Analysing the Efforts of the NIHR Leadership Programme
Successful delivery of high-quality health research requires not only an effective research base, but also a system of leadership supporting it. However, research leaders are not often given the opportunity, nor do they have the time, to attend formal leadership or management training programmes. This is unfortunate because research has shown that leadership training can have a hugely beneficial effect on an organisation.
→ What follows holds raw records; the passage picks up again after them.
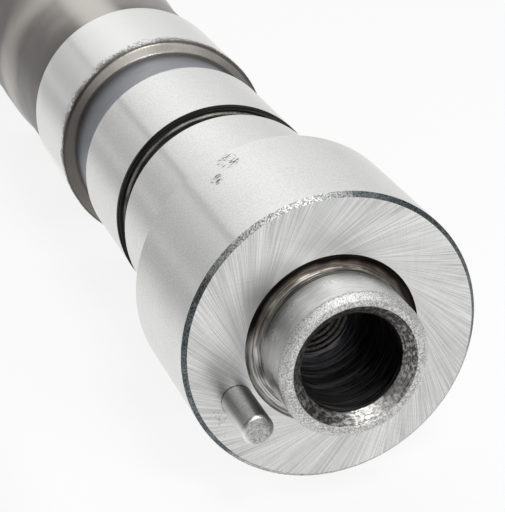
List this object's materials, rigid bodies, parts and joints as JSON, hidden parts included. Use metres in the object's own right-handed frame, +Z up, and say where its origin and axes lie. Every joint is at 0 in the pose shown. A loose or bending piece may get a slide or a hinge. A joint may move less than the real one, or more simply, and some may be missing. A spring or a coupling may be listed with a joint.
{
  "type": "camshaft",
  "caption": "Cast camshaft with ground journals and cams, a bored and threaded nose and a dowel pin in the face that carries the timing gear.",
  "frame": {"origin": "centre of the gear face, on the shaft's axis at the root of the nose", "axes": "+Y along the shaft from the gear face towards the rear journal, so the nose points to -Y; +Z up, as the shaft lies at rest on its two large journals and two cam noses"},
  "size_m": [0.048, 0.6512, 0.048],
  "materials": {
    "ground_iron": "ground and satin, with as-cast flanks",
    "pin_steel": "ground, with sawn speckled ends"
  },
  "bodies": {
    "root": {"camshaft": "ground_iron", "dowel_pin": "pin_steel"}
  },
  "joints": []
}
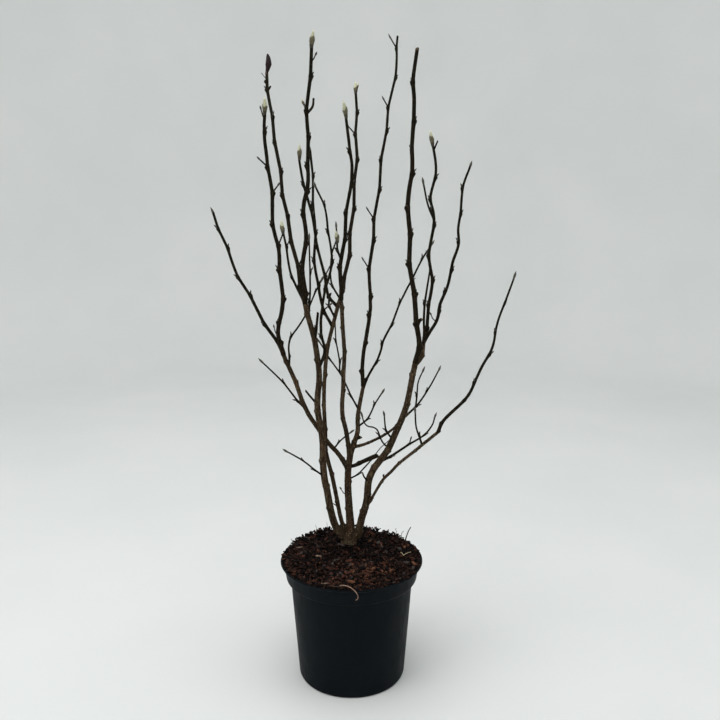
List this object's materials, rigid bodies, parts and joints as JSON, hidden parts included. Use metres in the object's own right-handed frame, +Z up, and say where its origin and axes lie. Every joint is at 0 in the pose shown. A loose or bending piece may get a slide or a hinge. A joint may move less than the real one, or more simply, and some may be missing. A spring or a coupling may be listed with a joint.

The English Department of Health therefore identified a real opportunity to develop the skills and capabilities of National Institute for Health Research (NIHR) leaders and enable them to make a real difference to the health research environments in which they work. It commissioned the NIHR Leadership Programme in January 2009 against a backdrop of an increasing emphasis on high quality clinical research in the NHS in the wake of Best Research for Best Health and the Cooksey Report, and a need to deliver high quality research within the NHS. In this context, the programme itself can be thought of as a 'science policy intervention'.
The leadership programme is delivered by the Ashridge Business School and the initial phase ended in March 2012. The second phase of the programme will commence in April 2012.
RAND Europe recently completed an evaluation of the first phase of the National Institute for Health Research (NIHR) Leadership Programme in an effort to help the English Department of Health consider the extent to which the programme has helped to foster NIHR's aims, extract lessons for the future, and develop plans for the next phase of the leadership programme. The findings were published today in a Technical Report.
The main purpose of the evaluation was to evaluate the leadership programme against its three core objectives:
- developing individuals as research leaders
- building research team leadership capability, and
- fostering leadership in the wider research community.
Overall, we found that the leadership programme is well received by participants and fills an important gap in academic and clinical researchers’ professional development. To this end, the leadership programme has met the first objective and for many participants the programme had either a ‘major’ or ‘significant’ impact on their personal approach to leadership.
The second objective of building research team leadership is also being met, but there are some gaps in linking research team leadership to institutional leadership and improved research performance.
The third objective is not yet being met to the extent that it could be, although progress has been made towards this and we would expect this to continue into the future if the programme is strengthened according to our recommendations.
Finally, we conclude that there is an opportunity to consider the role of the programme as a science policy intervention to improve health research and, ultimately, patient outcomes in the NHS. In this light, there is no ‘end’ to leadership and we propose that leadership should sit at the core of NIHR science policy.